When we read myths with names like Melikertes (though even M. L. West, in The East Face of Helicon, Oxford, 1997 [pb rpt 2003] agrees that, despite the identical series of consonants, we cannot assert that 'Melikertes' is the same as Phoenician 'Melqart', and with variants, including that name Leucothea, whom the reader is assumed to know of) it is very likely that we are dealing with a very ancient one. In such a case, the sequence of wives and different children for Athamas has nothing to do with sexual psychology, though it obliges later authors to rationalize it (I think of that classic of my childhood, Helen's Babies, 1876, by John Habberton, in which the little boys adapt and rationalize the Bible stories whose characters and milieu are beyond the ken of three- and six-year-olds—there is a Silent movie with Clara Bow in which the little boys are played by little girls, and the Bible stories in baby talk are omitted). Like many other pre-Drama elements of the Theban Cycle, this story is, I should think, from the Late Bronze Age, if not even earlier.
In any case, for Corinthians of the Roman Imperial period, Melikertes is the hero in whose honor the Isthmian games were held, and the pine tree alludes to the crowns of feuilles de pin (see the libretto of Offenbach's La Belle Helène, which shows that Halévy remembered the authors he had read in school, probably Plutarch (Symposiacs, Book V, Question III, which is more fun to read than most of Plutarch's Lives), though the sources as a whole are uncertain whether Isthmia had pine crowns first (as Oscar Broneer argued) or celery, which Nemea certainly had later. To me the coin makes plain that the Corinthians believed that the dolphin delivered Melikertes (dead or alive) at the Isthmus and laid him at the foot of the Pine Tree.

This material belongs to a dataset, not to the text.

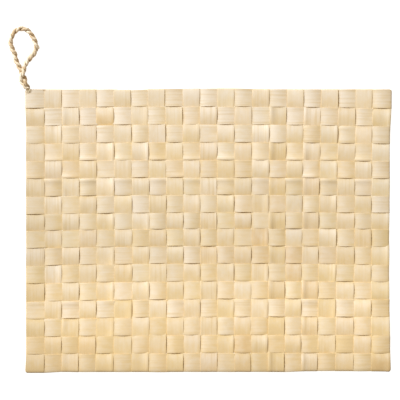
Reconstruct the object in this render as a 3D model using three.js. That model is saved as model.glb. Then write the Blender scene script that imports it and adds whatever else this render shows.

If you can't read any German, I recommend going to H. J. Rose, Handbook of Greek Mythology, 4th ed., 1950, though it is so superior to any of the others that even its PB editions, even its Kindle (!), is expensive after all these years. You can even safely use Wikipedia; just not what is other than Wikipedia itself. If, however, you desire to read Robert Graves, I'd recommend reading his fiction as such; he was a wonderful storyteller, but his two-volume Greek Myths (an old Pelican PB) is much worse than useless as a work of reference. The University of Chicago references that Hoeft supplies, too, are excellent, of course, since Isthmia is their excavation and a good one. And you can find H. J. Rose in almost any library, also, perhaps, in used-book stores. Or just take what the coin says implicitly: it is ancient, it is Corinth, it shows the dolphin version of the Melikertes story, and it shows the pine tree, too. Everyone knew about the differing crowns of the Greek games. St. Paul mentions them in 1 Corinthians 9: 25, but he is not interested in what they were made of or what they looked like; he cites them for their perishability.